Il faut tout de même se demander si cette application sera exhaustive. En effet, il existe un nombre très importants d’organismes de formation sur le marché, qui proposent des thèmes de stage très variés, avec des services annexes ou des dispositifs plus élaborés (coaching, parcours, mix Learning..) : ceci demande un peu plus qu’un achat par simple clic.

Ce que ça change pour vous : cela coule de source ; plus d’intermédiaire et de longs processus de validation, c’est vous qui faites vos choix et dépensez vos crédits en fonction de vos objectifs de formation. Et puis, choisir et réserver sa formation dans le métro (ou sur la plage), ça a un côté sympa.

Par contre, rien n’est dit sur les échanges avec l’employeur (autorisation de partir en formation) et du coup, si ces formations pourront s’effectuer sur le temps de travail ou pas.

Idem pour les frais de déplacement.

Bref, redonner la main aux salariés est une excellente idée, mais soyons attentifs à sa mise en place et au dialogue dans l’entreprise.

 

Des sous à la place des heures !

Le droit à la formation sera désormais calculé en euros et non plus en heures !

Tous les salariés verront leur CPF crédité de 500 euros par an (plafonnés à 5.000 euros). Les personnes sans qualification seront mieux loties avec 800 euros, et un plafonnement à 8.000 euros.

Indice sur l’échelle du Big Bang : 10

Ça, c’est vraiment nouveau ! Pourquoi ? Parce qu’aujourd’hui, nous savons (plus ou moins) qu’on dispose d’un certain nombre d’heures, mais en fonction des branches et du taux de financement horaires, finalement les budgets sont très disparates.

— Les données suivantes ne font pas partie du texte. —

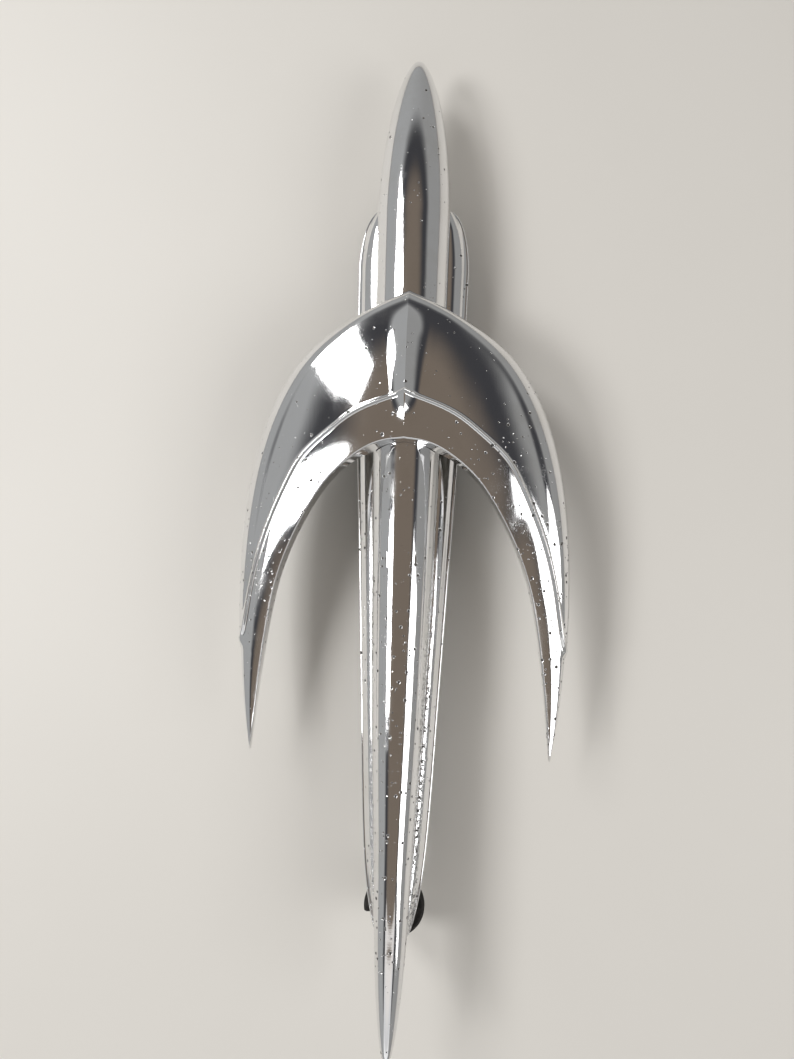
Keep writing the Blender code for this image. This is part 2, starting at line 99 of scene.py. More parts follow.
# The wing's three rails on its +X half, from the centre to the blade's tip: x, y, z
WING_RIM = (
    (0, -108.6, 14),
    (14, -101.4, 13.5),
    (29.2, -93, 12.6),
    (43.2, -82, 11.6),
    (54.4, -64.4, 10.6),
    (62.2, -40, 9.3),
    (66, -14, 7.8),
    (67, 14, 6.2),
    (66.1, 39, 4.9),
    (64.2, 60, 4.0),
    (61.4, 77.4, 3.5),
)
WING_SHOULDER = (
    (0, -102.5, 30.5),
    (15, -96, 30.3),
    (27, -87.2, 29),
    (38.6, -74.4, 26.8),
    (47.6, -56, 24),
    (54.5, -34, 21),
    (59, -8, 17.2),
    (61.7, 17, 13),
    (62.4, 41, 9.4),
    (61.8, 61, 6.8),
    (60.5, 77.7, 4.9),
)
WING_TRAIL = (
    (0, -46, 34.5),
    (11, -44.3, 33.8),
    (21.5, -38.2, 31.4),
    (30.5, -30, 28.3),
    (38.5, -18, 24.8),
    (45, -5.5, 20.8),
    (50.5, 9.5, 17),
    (54, 27, 12.8),
    (56.7, 46, 9.2),
    (58.5, 63, 6.6),
    (59.6, 77.5, 4.7),
)
WING_WALL_DEPTH = (16, 14, 9.5, 9, 8.5, 8, 7.5, 6, 4.4, 2.9, 1.4)  # height of the trailing wall
WING_LAST = len(WING_RIM) - 1
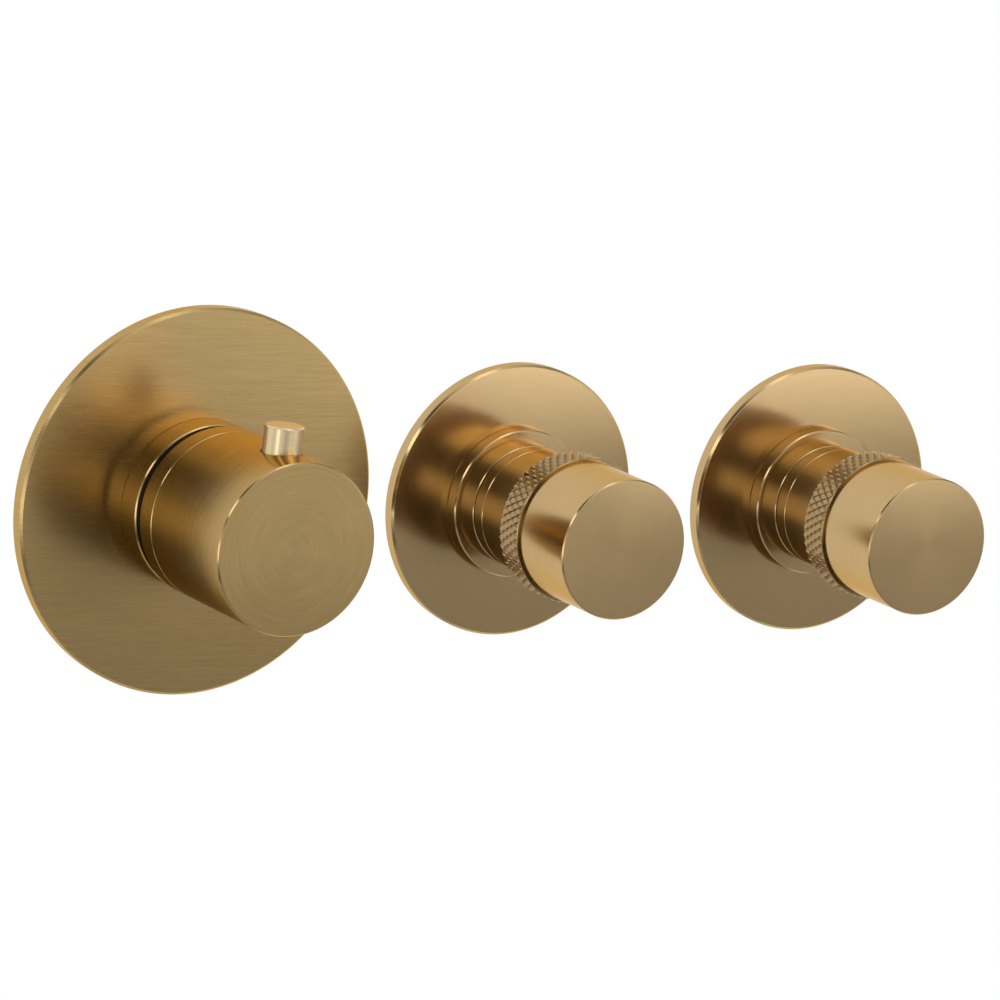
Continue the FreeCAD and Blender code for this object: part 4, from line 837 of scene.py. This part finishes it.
def world_light():
    """World of two rings of light: the room in front of the wall, and what lies behind it."""
    world = bpy.data.worlds.new("studio")
    bpy.context.scene.world = world
    world.use_nodes = True
    tree = world.node_tree
    tree.nodes.clear()

    def joined(kind, links, **settings):
        node = tree.nodes.new(kind)
        for key, value in settings.items():
            setattr(node, key, value)
        for socket, source in links.items():
            if isinstance(source, (int, float)):
                node.inputs[socket].default_value = source
            else:
                tree.links.new(source, node.inputs[socket])
        return node

    place = joined("ShaderNodeTexCoord", {})
    split = joined("ShaderNodeSeparateXYZ", {0: place.outputs["Generated"]})
    angle = joined("ShaderNodeMath", {0: split.outputs["Z"], 1: split.outputs["X"]},
                   operation="ARCTAN2")
    turns = joined("ShaderNodeMath", {0: angle.outputs[0], 1: 1 / (2 * math.pi), 2: 1.0},
                   operation="MULTIPLY_ADD")
    share = joined("ShaderNodeMath", {0: turns.outputs[0]}, operation="FRACT")

    def ring(name, levels):
        ramp = joined("ShaderNodeValToRGB", {"Fac": share.outputs[0]}, name=name)
        for degrees, level in levels[1:]:
            ramp.color_ramp.elements.new(degrees / 360)
        for stop, (degrees, level) in zip(ramp.color_ramp.elements, levels + levels[:1]):
            stop.color = (level, level, level, 1.0)
        return ramp.outputs["Color"]

    def mixed(factor, first, second):
        return joined("ShaderNodeMix", {0: factor, FIRST_COLOUR: first, SECOND_COLOUR: second},
                      data_type="RGBA").outputs[MIXED]

    def eased(source, low, high):
        return joined("ShaderNodeMapRange", {"Value": source, "From Min": low, "From Max": high},
                      interpolation_type="SMOOTHSTEP").outputs[0]

    wallward = eased(split.outputs["Y"], *RING_MEETING)
    rings = mixed(wallward, ring("room", ROOM_RING), ring("wall", WALL_RING))
    poles = joined("ShaderNodeValToRGB", {"Fac": wallward}, name="poles")
    for stop, level in zip(poles.color_ramp.elements, (ROOM_POLE, WALL_POLE)):
        stop.color = (level, level, level, 1.0)
    steep = joined("ShaderNodeMath", {0: split.outputs["Y"]}, operation="ABSOLUTE")
    light = mixed(eased(steep.outputs[0], *POLE_EDGE), rings, poles.outputs["Color"])
    shine = joined("ShaderNodeBackground", {"Color": light, "Strength": 1.0})
    joined("ShaderNodeOutputWorld", {"Surface": shine.outputs[0]})


world_light()

bpy.context.scene.view_settings.view_transform = "Standard"
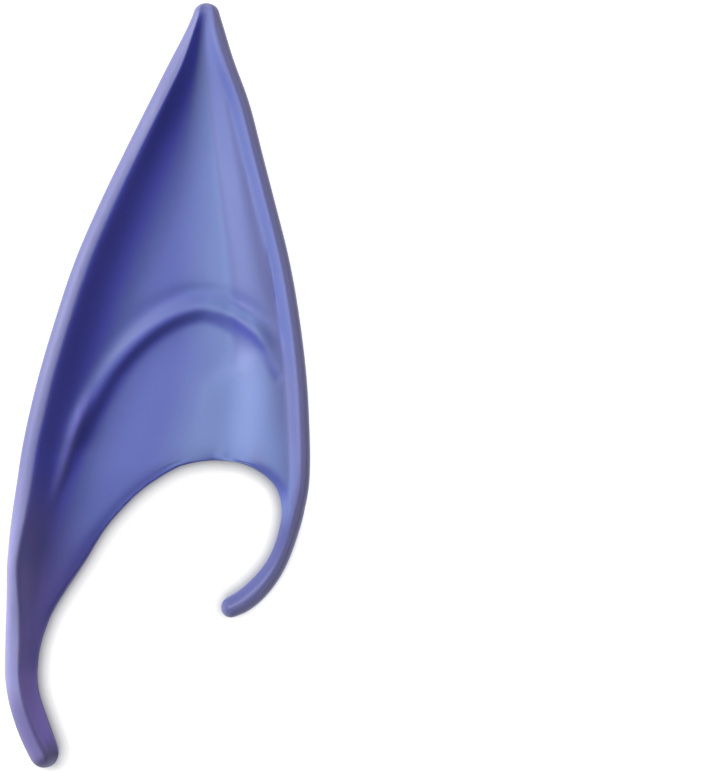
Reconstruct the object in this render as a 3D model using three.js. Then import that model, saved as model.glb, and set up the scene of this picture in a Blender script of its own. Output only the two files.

Exemple dans le système actuel : un cadre informatique, dont l’entreprise relève de la branche des sociétés de services Syntec, et se formant à des compétences très techniques, pourrait bénéficier d’un taux de 60 € de l’heure. Alors qu’une assistante administrative dans la grande distribution souhaitant se perfectionner dans la bureautique ne se verra crédité que de 9,15 € de l’heure. Donc pour un crédit de 100 heures, l’un aura un budget de 6000 € contre 915 € pour l’autre. Pas très équitable.

Qu’est-ce que ça change pour vous  : vous saurez désormais exactement combien vous pouvez dépenser, et repérer dans l’offre de formation des organismes pour choisir le stage adapté à vos attentes (et à votre budget) sera plus facile.

A noter que le taux de reconversion heures/euros n'a pas encore été arrêté pour les personnes disposant déjà d'un CPF. On peut aussi s’interroger sur les critères qui décideront de qui est suffisamment qualifié et qui ne l’est pas…

 

Autres nouveautés en vrac

Modification du Conseil en Evolution Professionnelle (CEP)

Il se verra alloué un budget spécifique (et conséquent : on parle de 200 à 300 millions d’euros) pour accompagner gratuitement toute personne qui le souhaite dans son parcours professionnel. Ceci sera géré par les régions, l’état et les partenaires sociaux.

On n’en sait pas beaucoup plus pour l’instant, mais déjà quasiment personne, ou presque, ne connaissait le CEP ; on peut donc se demander comment ces fonds vont être dépensés avec une gestion tripartite région/état/partenaires sociaux.

Formation dans les entreprises de moins de 50 salariés

Un système spécial sera mis en place, joliment appelé “ mutualisation asymétrique ”. Il s’agirait d’une part des cotisations versées par l'ensemble des entreprises, mais réservée uniquement au financement des formations pour les structures de moins de 50 salariés.

Là encore, on ne sait pas trop sur quels critères ces fonds seront alloués aux PME. C’est pour l’instant assez nébuleux.

 

En conclusion

Indice global de la réforme (sur la base des annonces du gouvernement) sur l’échelle du Big bang : 9

Les 3 points à retenir :

  • Remettre le salarié au cœur du système pour faire ses choix et gérer son budget individuel de formation, c’est inédit.
  • Transformer les heures en budget euros est aussi une révolution en soit, car cela donne une vraie visibilité à tous sur le budget qu’on peut individuellement mobiliser pour monter en compétences
  • Mettre en place une application est une bonne idée, et correspond aux nouvelles pratiques (mobilité, liberté, personnalisation…)

Pour finir, n’oublions pas que ce n’est qu’un projet de loi, les annonces seront précisées dans les prochaines semaines, il y aura un débat parlementaire, des amendements…i

Il faudra aussi beaucoup plus de précisions sur comment fonctionneront les différents critères d’accès à la formation ; réservation, paiement, …quid des heures déjà acquises en CPF ? quel rôle joue l’employeur ? comment les organismes de formation seront effectivement référencés et contrôlés sur l’application ?…autant d’inconnues qui commandent de rester prudent et d’attendre avant de définitivement se préparer au Big bang annoncé.